EXERCISE GOAL: Return, word for word, the lines from the line holding "for node in sorted(nodes, key=lambda" through the line holding "bpy.context.scene.collection.objects.link(empty)". Include both end lines and no others.

_____

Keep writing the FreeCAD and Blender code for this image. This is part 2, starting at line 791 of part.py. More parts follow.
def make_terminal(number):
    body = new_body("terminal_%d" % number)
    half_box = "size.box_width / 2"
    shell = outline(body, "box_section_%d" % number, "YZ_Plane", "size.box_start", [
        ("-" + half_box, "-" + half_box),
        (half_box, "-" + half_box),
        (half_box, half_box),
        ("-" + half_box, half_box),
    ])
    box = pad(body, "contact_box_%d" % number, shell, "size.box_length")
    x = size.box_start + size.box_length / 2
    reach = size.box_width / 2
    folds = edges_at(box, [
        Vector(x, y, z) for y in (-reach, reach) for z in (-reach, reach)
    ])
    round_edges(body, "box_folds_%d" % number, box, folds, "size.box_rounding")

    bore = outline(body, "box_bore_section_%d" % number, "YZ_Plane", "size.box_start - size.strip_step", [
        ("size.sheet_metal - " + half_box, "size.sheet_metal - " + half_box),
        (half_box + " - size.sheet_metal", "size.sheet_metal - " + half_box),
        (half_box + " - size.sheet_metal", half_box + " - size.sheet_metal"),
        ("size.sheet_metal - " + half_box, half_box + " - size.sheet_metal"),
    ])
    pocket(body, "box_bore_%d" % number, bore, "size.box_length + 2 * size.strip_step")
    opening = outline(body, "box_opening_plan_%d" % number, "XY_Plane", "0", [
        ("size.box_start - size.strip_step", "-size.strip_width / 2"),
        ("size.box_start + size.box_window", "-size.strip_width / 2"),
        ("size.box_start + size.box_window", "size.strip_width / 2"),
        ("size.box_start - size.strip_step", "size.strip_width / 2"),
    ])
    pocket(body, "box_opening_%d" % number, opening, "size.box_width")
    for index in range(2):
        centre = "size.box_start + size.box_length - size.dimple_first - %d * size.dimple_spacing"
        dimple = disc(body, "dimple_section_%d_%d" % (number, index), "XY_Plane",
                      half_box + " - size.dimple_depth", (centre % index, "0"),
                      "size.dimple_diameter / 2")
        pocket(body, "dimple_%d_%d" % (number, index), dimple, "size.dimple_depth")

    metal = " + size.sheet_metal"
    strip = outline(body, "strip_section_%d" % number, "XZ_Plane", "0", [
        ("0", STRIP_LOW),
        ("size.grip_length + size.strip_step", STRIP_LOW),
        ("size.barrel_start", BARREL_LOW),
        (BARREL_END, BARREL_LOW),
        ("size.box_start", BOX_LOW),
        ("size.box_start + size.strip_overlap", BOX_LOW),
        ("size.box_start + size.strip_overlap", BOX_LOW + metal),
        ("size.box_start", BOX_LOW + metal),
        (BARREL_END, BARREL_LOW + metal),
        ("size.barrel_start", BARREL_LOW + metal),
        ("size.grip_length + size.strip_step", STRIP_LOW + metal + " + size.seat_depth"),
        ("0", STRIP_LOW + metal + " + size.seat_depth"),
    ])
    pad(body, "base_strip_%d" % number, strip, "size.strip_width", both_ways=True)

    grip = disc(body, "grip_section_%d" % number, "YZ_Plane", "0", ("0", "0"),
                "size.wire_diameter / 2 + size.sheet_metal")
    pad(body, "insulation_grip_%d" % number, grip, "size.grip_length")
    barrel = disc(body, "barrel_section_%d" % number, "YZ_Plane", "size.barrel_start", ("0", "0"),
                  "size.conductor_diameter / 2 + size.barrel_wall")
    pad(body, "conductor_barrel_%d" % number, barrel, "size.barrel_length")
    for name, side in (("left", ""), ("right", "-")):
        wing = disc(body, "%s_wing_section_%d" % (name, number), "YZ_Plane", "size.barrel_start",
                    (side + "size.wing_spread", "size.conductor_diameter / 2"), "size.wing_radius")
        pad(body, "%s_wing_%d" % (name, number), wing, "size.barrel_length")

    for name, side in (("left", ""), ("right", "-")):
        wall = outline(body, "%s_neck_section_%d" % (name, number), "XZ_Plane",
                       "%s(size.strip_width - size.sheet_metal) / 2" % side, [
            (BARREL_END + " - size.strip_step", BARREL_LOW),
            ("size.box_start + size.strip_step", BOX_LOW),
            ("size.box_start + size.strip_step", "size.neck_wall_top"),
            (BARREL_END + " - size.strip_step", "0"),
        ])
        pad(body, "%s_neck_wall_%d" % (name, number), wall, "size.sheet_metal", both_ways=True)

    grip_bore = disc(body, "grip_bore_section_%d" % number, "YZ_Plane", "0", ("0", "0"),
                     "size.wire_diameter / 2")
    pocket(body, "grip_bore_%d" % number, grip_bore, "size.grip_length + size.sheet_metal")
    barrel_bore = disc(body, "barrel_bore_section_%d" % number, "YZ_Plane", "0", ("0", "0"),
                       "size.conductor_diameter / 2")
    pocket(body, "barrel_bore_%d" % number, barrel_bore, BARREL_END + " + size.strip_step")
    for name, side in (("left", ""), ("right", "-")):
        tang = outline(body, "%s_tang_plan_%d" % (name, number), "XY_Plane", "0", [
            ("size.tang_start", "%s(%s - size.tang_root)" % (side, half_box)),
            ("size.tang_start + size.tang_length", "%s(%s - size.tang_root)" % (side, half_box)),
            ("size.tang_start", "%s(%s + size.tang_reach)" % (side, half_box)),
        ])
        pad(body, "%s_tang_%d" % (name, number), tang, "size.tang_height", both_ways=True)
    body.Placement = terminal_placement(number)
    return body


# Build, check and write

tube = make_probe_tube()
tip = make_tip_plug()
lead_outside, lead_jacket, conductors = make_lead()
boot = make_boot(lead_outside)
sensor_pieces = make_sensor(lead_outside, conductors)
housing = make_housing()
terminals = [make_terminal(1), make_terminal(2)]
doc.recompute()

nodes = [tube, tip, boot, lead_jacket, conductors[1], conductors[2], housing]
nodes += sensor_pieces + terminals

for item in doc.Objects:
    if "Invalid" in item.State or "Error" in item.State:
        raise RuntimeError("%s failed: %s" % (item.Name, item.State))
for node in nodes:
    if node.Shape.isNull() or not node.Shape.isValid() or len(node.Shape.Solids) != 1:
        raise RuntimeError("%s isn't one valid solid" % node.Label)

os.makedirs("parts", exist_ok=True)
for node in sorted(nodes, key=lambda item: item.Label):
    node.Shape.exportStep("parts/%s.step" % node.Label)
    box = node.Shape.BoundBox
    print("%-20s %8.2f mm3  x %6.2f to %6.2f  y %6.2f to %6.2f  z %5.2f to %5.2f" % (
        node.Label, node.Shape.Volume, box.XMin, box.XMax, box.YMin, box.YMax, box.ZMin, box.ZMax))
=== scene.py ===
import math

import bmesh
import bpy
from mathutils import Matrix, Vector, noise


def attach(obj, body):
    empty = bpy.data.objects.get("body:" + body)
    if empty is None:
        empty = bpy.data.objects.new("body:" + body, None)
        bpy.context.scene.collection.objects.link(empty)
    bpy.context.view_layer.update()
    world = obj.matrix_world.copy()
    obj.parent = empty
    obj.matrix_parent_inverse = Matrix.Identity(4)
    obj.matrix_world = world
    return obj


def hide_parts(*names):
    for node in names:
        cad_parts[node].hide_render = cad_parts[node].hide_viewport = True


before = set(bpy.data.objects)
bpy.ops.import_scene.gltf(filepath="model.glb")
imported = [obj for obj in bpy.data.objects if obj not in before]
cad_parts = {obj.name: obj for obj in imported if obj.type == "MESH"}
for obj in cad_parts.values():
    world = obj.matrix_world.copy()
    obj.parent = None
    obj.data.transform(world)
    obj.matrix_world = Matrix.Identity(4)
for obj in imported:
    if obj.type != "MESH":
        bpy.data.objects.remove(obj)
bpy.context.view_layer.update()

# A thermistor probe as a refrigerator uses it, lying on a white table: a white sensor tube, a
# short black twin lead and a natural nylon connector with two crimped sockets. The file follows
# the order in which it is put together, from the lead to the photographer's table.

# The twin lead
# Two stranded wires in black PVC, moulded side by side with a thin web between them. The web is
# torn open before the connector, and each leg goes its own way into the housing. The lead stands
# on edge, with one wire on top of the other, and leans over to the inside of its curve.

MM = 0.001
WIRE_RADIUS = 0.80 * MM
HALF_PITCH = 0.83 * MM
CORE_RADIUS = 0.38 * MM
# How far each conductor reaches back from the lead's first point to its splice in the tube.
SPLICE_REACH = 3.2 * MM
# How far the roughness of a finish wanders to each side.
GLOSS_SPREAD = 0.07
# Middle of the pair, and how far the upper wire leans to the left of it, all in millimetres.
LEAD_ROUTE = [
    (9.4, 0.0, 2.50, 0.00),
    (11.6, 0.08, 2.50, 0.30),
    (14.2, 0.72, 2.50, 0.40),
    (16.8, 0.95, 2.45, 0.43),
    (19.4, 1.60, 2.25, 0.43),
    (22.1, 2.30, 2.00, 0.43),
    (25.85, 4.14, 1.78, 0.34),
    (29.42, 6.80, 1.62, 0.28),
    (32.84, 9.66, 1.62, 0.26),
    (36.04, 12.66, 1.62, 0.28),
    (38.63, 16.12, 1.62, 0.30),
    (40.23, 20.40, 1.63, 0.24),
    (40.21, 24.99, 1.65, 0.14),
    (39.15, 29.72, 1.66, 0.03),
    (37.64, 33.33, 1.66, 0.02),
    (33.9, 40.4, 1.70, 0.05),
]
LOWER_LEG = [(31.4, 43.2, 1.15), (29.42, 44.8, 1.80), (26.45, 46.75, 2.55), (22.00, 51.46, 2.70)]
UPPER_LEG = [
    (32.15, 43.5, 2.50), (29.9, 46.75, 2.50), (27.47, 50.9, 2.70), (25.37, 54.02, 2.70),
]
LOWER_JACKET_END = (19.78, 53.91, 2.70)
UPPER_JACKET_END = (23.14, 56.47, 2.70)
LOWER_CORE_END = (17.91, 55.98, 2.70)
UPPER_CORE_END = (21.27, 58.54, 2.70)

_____

RESPONSE TO THE EXERCISE:
for node in sorted(nodes, key=lambda item: item.Label):
    node.Shape.exportStep("parts/%s.step" % node.Label)
    box = node.Shape.BoundBox
    print("%-20s %8.2f mm3  x %6.2f to %6.2f  y %6.2f to %6.2f  z %5.2f to %5.2f" % (
        node.Label, node.Shape.Volume, box.XMin, box.XMax, box.YMin, box.YMax, box.ZMin, box.ZMax))
=== scene.py ===
import math

import bmesh
import bpy
from mathutils import Matrix, Vector, noise


def attach(obj, body):
    empty = bpy.data.objects.get("body:" + body)
    if empty is None:
        empty = bpy.data.objects.new("body:" + body, None)
        bpy.context.scene.collection.objects.link(empty)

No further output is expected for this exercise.